* _RECORD SET_
+ + + + +

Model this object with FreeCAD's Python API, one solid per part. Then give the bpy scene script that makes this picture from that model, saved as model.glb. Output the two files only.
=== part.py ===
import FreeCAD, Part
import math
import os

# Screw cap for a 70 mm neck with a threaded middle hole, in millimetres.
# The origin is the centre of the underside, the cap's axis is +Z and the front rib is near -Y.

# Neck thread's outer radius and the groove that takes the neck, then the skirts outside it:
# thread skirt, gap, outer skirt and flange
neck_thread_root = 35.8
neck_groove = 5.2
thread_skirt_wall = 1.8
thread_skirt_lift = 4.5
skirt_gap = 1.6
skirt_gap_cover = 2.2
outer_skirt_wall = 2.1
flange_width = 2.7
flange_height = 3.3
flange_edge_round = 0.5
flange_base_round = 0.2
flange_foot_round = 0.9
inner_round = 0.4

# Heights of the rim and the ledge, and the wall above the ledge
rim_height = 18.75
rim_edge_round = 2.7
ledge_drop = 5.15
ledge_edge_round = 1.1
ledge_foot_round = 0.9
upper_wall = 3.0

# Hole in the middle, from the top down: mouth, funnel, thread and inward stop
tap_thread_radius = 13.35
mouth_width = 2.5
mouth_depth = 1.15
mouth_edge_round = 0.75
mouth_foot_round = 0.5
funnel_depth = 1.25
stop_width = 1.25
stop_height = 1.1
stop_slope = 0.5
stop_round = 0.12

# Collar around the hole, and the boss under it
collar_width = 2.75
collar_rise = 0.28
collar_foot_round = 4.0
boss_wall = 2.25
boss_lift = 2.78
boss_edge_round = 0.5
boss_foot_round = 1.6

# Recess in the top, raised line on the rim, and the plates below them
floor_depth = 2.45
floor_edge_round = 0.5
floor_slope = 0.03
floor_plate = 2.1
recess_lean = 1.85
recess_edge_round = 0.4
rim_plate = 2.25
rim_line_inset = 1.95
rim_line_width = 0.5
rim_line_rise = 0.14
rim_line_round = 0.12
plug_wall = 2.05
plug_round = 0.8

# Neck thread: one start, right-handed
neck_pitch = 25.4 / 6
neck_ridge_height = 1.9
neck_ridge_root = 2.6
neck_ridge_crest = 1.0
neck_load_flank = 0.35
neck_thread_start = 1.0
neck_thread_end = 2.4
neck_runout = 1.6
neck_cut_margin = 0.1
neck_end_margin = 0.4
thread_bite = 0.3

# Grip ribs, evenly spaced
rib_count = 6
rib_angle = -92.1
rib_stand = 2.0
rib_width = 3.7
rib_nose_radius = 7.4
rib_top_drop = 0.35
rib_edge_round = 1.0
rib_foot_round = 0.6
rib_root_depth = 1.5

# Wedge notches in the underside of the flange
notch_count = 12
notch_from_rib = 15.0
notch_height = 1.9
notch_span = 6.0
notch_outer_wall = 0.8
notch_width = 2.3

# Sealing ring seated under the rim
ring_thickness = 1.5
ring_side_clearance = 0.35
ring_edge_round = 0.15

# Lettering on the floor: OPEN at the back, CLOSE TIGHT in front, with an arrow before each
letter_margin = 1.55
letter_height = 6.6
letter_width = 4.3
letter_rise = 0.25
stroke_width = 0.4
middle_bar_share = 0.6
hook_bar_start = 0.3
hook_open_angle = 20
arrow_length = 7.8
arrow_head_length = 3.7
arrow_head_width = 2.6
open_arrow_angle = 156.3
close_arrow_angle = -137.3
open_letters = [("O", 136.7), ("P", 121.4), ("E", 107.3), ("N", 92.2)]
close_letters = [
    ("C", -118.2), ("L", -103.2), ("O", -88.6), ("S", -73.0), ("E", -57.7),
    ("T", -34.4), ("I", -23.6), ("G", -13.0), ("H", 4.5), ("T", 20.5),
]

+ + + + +

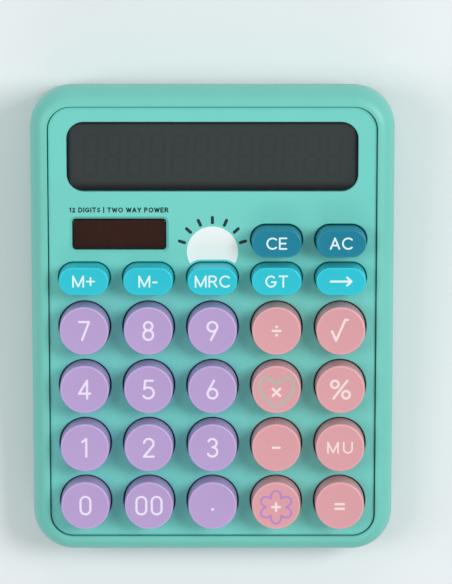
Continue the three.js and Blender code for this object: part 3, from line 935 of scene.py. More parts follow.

+ + + + +

* _STATED EXERCISE_
Of all the lines in the entries, how many contain the word "that"? Give only the number.

* _RESPONSE TO THE EXERCISE_
2